Our Inspiring Explorers™ programme has grown rapidly over the last seven years from the first tentative expedition I conceived retracing Shackleton, Worsley and Crean’s journey across South Georgia Island to mark the centenary of that incredible journey. I am delighted our programme has grown to incorporate Young Inspiring Explorers™ programme, which helps brings the legacy and spirit of exploration to a new generation. The future of the Trust demands this next generation engages and connects with our vision of ‘Inspiring Explorers’.
The leading-edge digital technology the Trust has embraced in our Inspiring Explorers Education™ is another exciting development that is engaging and inspiring people everywhere with the spirit of exploration. These digital experiences continue to bring Antarctica and the legacy in our care to the world with no carbon footprint of actual visitation.
In closing, I have been fortunate to visit Antarctica many times in this role with people from all over the world including royalty, heads of state, celebrities, politicians, high profile business people, billionaire benefactors, film-crews, children, heritage experts, young inspiring explorers, scientists, students, tourists and colleagues.
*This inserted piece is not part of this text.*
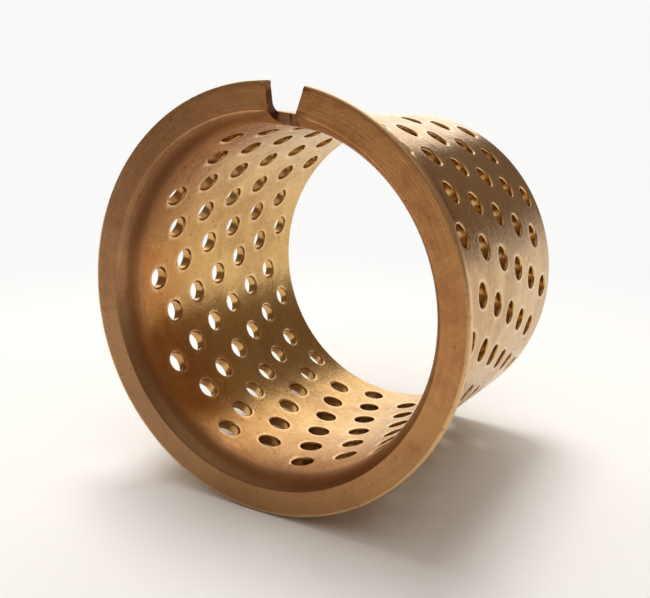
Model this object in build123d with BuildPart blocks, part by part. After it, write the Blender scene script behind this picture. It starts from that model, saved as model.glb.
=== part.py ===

One constant I have observed is that visiting Antarctica changes people … for the better. It is a great leveller. Some people mull over the immensity and fragility of this place and importance of it to our very existence. Others recognise in it the insignificance of humanity amongst the grandness of nature. But all come home changed, a little humbler, in awe of nature at its rawest and the tenacity of those first few who put a tentative foothold of humanity on the seventh continent.
Finally, and most importantly, I want to publicly acknowledge my wife, Kerry who enabled me to spend large quantities of time away from home in Antarctica and around the globe in pursuit of the Trust’s mission. I am truly grateful for that opportunity and support.
I look forward to seeing the Trust continue to grow and thrive in the future.